A notícia é tão chocante como banal nos dias que correm, mas continua a exigir a reacção de todos aqueles que ainda guardam o sentido de humanidade, independentemente de manifestações à porta de Belém ou de quaisquer outros números mediáticos.
O problema começa na forma como encaramos estas tragédias. E já não basta culpar comodamente o Presidente, o governo, o ministro, os deputados, a administração pública, a crise e a austeridade. Também não serve de consolo clamar pelo dinheiro esbanjado no passado para alimentar as clientelas, que tanta falta faz agora para acorrer aos mais necessitados. Nem mesmo a estafada discussão ideológica sobre quem é mais sensível às questões de solidariedade faz qualquer sentido, pois tanto a esquerda como a direita têm falhado constantemente em relação aos mais desvalidos.
O desafio é outro. Começa em cada um de nós, em cada gesto para contribuir para a reforma deste Estado falido e exaurido e para a mudança das mentalidades de uma sociedade viciada no vale tudo para atingir o sucesso instantâneo, esquecendo o essencial: os valores da civilização.
Este tipo de desgraças não é um exclusivo de Portugal. A organização do Estado nas democracias ocidentais está mais vocacionada para atender os mais ricos e influentes que para cuidar dos mais pobres e isolados.

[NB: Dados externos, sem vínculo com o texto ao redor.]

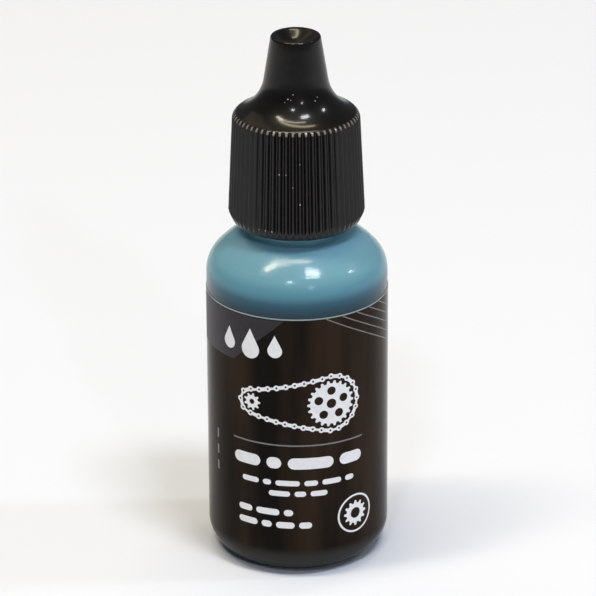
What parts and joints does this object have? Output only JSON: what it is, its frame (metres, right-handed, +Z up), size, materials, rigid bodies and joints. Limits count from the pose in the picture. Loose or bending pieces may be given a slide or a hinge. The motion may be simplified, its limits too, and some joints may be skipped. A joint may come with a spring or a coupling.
{
  "type": "chain lube bottle",
  "caption": "Small cylindrical squeeze bottle with a pressed-in dropper nozzle, a shrunk label sleeve and a ribbed, spouted screw cap.",
  "frame": {"origin": "centre of the ring that the bottle stands on, on the table's surface", "axes": "+Z up along the bottle's axis; -Y is the front that the picture shows, +Y the side with the label's seam"},
  "size_m": [0.025, 0.0251, 0.0751],
  "materials": {
    "bottle_resin": "satin",
    "tip_resin": "satin",
    "cap_resin": "gloss",
    "label_film": "gloss",
    "lube_liquid": "gloss"
  },
  "bodies": {
    "flask": {"bottle": "bottle_resin", "dropper_tip": "tip_resin", "label": "label_film", "lube": "lube_liquid"},
    "closure": {"cap": "cap_resin"}
  },
  "joints": [
    {"name": "cap_lift", "type": "slide", "parent": "flask", "child": "closure", "axis": [0, 0, 1], "range_m": [0, 0.027]}
  ]
}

Por todo o mundo, e até nos países europeus mais ricos, sobretudo nas épocas mais frias do ano, as mortes dos sem-abrigo, por exemplo, continuam a alimentar a imprensa pelo lancinante abandono a que são votados, especialmente no fim da vida.
Amanhã, o caso da morte destas duas irmãs idosas que viviam na freguesia das Mercês já não é notícia, porventura porque outros casos idênticos assaltam a agenda mediática. Por isso é preciso não baixar a capacidade de denunciar a indignidade por mais frequente que possa ser. E ninguém pode atirar para debaixo do tapete a estatística impressionante destes casos extremos: só em Lisboa, desde o início do ano, foram encontrados mortos em casa 11 idosos. Certamente, cada um deles era um caso especial, apenas com o denominador comum de não terem amigos no governo, nos partidos políticos, no Serviço Nacional de Saúde ou nas instituições públicas de solidariedade e protecção social.
O papel da comunicação social assume contornos decisivos para contribuir para mudar esta realidade hedionda, mas para isso não pode ficar cingido ao relato inconsequente de casos sórdidos. É preciso ir ao fundo dos problemas para continuar a manter viva a esperança de que mais cidadania obrigue a melhor Estado. Não basta atirar mais e mais dinheiro para cima dos problemas. É fundamental saber se a organização instalada é suficiente para responder às exigências e às necessidades de proximidade ou se está a ser minada pela irresponsabilidade facilitada pela burocracia reinante.
A morte de qualquer cidadão anónimo nestas circunstâncias pode não contar para as jogadas de bastidores do poder, mas convoca-nos a todos de uma forma brutal para a questão primordial: que Estado é este que promove uma sociedade tão insensível e egoísta, ou melhor, que sociedade é esta que tolera governantes incapazes de assegurar uma das mais elementares funções do Estado.